* begin PROVIDED DATA *

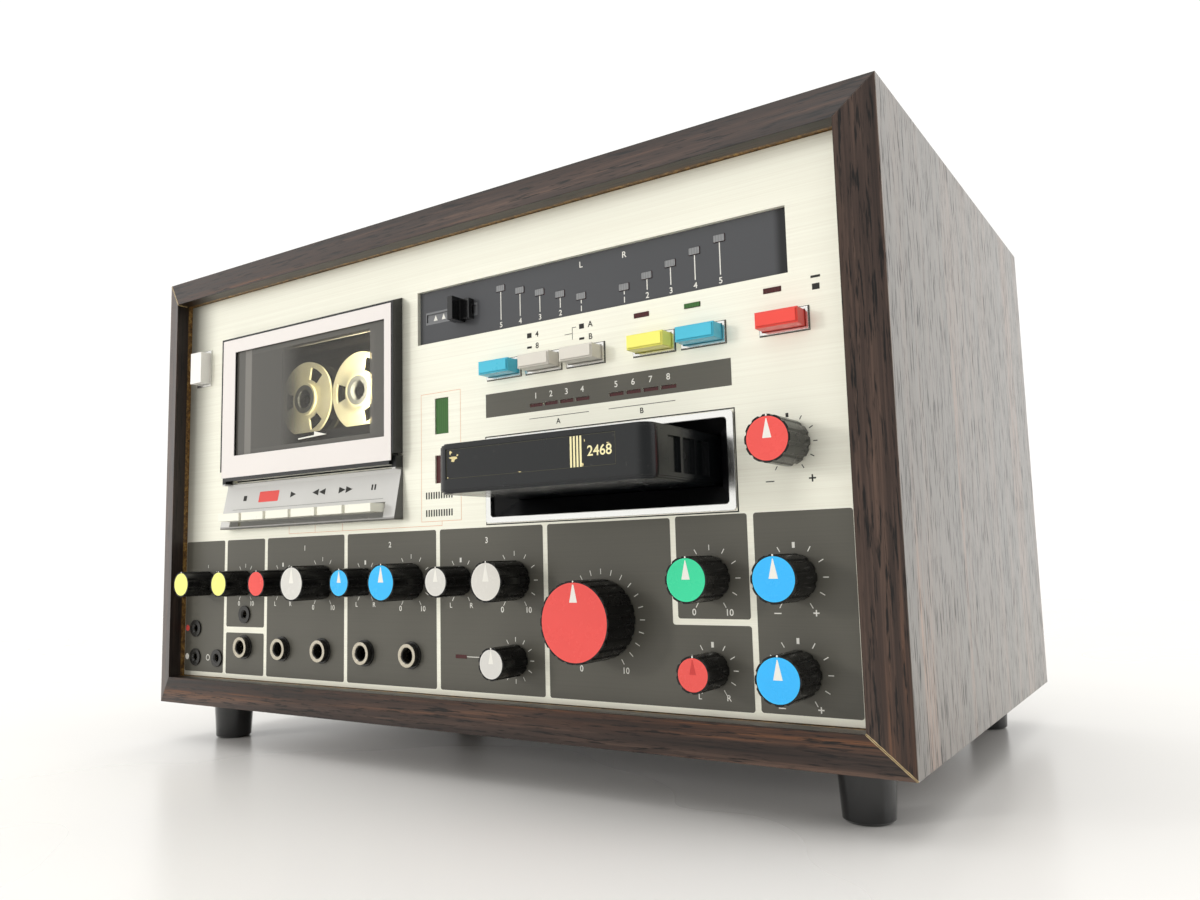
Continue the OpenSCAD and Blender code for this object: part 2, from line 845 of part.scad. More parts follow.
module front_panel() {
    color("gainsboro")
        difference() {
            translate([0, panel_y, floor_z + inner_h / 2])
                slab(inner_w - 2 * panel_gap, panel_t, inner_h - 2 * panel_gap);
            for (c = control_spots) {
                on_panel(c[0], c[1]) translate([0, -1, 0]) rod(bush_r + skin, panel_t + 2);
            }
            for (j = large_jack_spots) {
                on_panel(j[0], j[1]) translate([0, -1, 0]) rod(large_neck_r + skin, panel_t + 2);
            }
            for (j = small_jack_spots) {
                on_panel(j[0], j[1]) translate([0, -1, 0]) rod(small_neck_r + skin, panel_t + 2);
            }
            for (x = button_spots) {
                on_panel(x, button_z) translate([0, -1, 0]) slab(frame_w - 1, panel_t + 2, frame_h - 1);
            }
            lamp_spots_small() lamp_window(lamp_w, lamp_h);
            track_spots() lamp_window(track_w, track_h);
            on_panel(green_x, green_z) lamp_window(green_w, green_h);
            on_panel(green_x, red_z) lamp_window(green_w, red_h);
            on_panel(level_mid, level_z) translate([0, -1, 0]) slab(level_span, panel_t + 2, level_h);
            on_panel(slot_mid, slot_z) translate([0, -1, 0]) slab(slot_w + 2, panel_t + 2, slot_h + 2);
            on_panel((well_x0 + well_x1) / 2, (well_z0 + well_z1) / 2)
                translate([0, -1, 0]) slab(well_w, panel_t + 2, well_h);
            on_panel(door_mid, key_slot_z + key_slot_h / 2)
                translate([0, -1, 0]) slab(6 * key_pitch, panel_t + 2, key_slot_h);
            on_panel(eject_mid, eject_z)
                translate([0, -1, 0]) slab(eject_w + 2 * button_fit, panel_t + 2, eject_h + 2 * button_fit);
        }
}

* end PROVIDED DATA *

• EXERCISE INSTRUCTIONS:
Exactly reproduce every line of the data above.

• TASK RESULT:
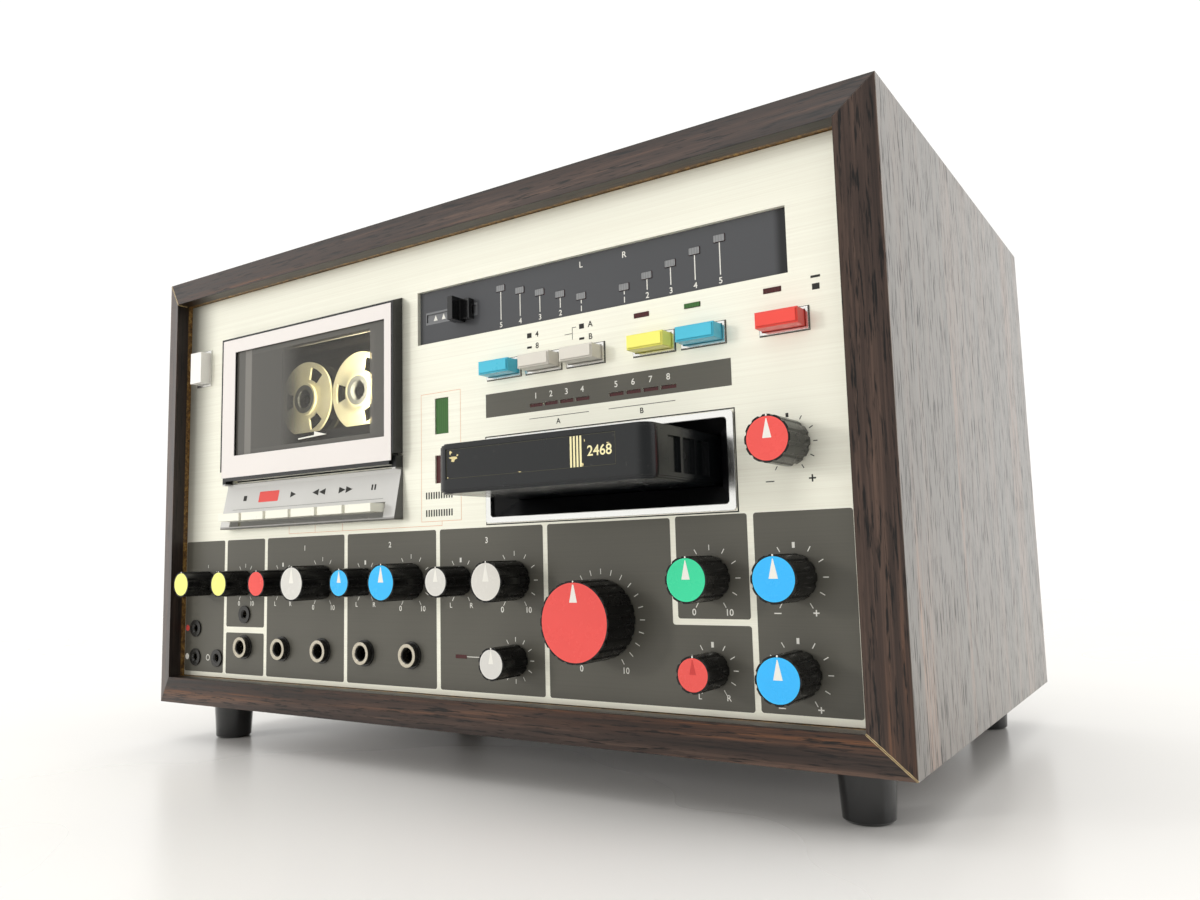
Continue the OpenSCAD and Blender code for this object: part 2, from line 845 of part.scad. More parts follow.
module front_panel() {
    color("gainsboro")
        difference() {
            translate([0, panel_y, floor_z + inner_h / 2])
                slab(inner_w - 2 * panel_gap, panel_t, inner_h - 2 * panel_gap);
            for (c = control_spots) {
                on_panel(c[0], c[1]) translate([0, -1, 0]) rod(bush_r + skin, panel_t + 2);
            }
            for (j = large_jack_spots) {
                on_panel(j[0], j[1]) translate([0, -1, 0]) rod(large_neck_r + skin, panel_t + 2);
            }
            for (j = small_jack_spots) {
                on_panel(j[0], j[1]) translate([0, -1, 0]) rod(small_neck_r + skin, panel_t + 2);
            }
            for (x = button_spots) {
                on_panel(x, button_z) translate([0, -1, 0]) slab(frame_w - 1, panel_t + 2, frame_h - 1);
            }
            lamp_spots_small() lamp_window(lamp_w, lamp_h);
            track_spots() lamp_window(track_w, track_h);
            on_panel(green_x, green_z) lamp_window(green_w, green_h);
            on_panel(green_x, red_z) lamp_window(green_w, red_h);
            on_panel(level_mid, level_z) translate([0, -1, 0]) slab(level_span, panel_t + 2, level_h);
            on_panel(slot_mid, slot_z) translate([0, -1, 0]) slab(slot_w + 2, panel_t + 2, slot_h + 2);
            on_panel((well_x0 + well_x1) / 2, (well_z0 + well_z1) / 2)
                translate([0, -1, 0]) slab(well_w, panel_t + 2, well_h);
            on_panel(door_mid, key_slot_z + key_slot_h / 2)
                translate([0, -1, 0]) slab(6 * key_pitch, panel_t + 2, key_slot_h);
            on_panel(eject_mid, eject_z)
                translate([0, -1, 0]) slab(eject_w + 2 * button_fit, panel_t + 2, eject_h + 2 * button_fit);
        }
}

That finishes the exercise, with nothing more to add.